If anything, the ground is even more fertile today.
At a recent service at Comunidad Hosanna, a Pentecostal church in Managua, congregants lifted bibles into the air as rain thundered against the metal roof and 34 fans whirled. The vast space, which could easily accommodate two soccer fields, filled up as a 12-piece band livened up the crowd.
Many, such as Guillermo Lopez, say they feel more a part of the mainstream every day. "We are growing and that impacts behavior and society," says Mr. Lopez, a car salesman from Managua, who converted from Catholicism over six years ago.
For the presidential election this Sunday, a group of evangelical leaders will act as electoral observers across the country. "I think it's a historical moment in Nicaragua," says Sixto Ulloa, a Baptist pastor and an ombudsman for the government's human rights department. "It's the first time evangelical leaders have been trained to participate in the electoral process."
Challenging Catholic dominance
It is a tectonic shift in a country long ruled by Catholicism. Protestants and Catholics have suffered a tense relationship, perhaps best illustrated by the late Pope John Paul II in 1992 comparing Protestant "sects" to "ravenous wolves."
So when the Catholic Church reached out to evangelical leaders in Nicaragua for the abortion bill, Rojas was not without doubts. He says he didn't believe Nicaragua's evangelical community was ready to join forces with the Catholic Church.

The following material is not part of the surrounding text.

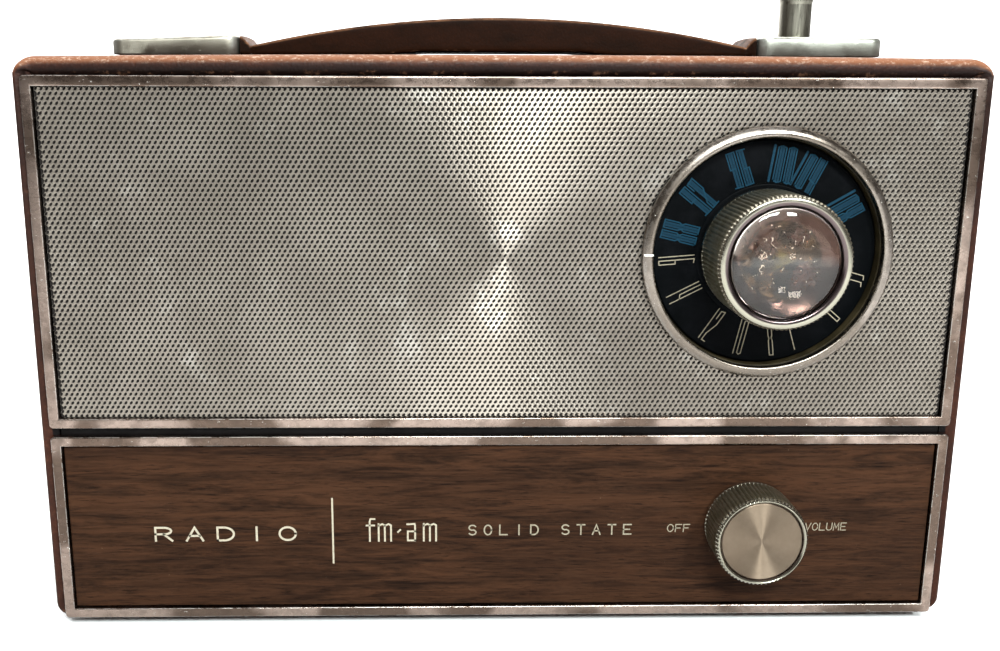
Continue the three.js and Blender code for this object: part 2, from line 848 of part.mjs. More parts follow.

So for their public protest, Rojas, who helped mobilize congregants, suggested that the two groups march from separate locations, converging only before reaching the National Assembly.
In the end, the march drew 20,000 evangelicals and 50,000 Catholics, he says. "It was extraordinary, to be standing there with us and all the bishops," says Rojas. "It made us realize how much power we have together."
The endeavor could inspire future movements, both in Nicaragua and across Latin America.
"If you look at the social values of evangelicals and devout Catholics, there's all kinds of overlap. Working together on them is what's new," says Petersen. "But throughout Latin America there is some real common ground, which will make it easier to cooperate in the future."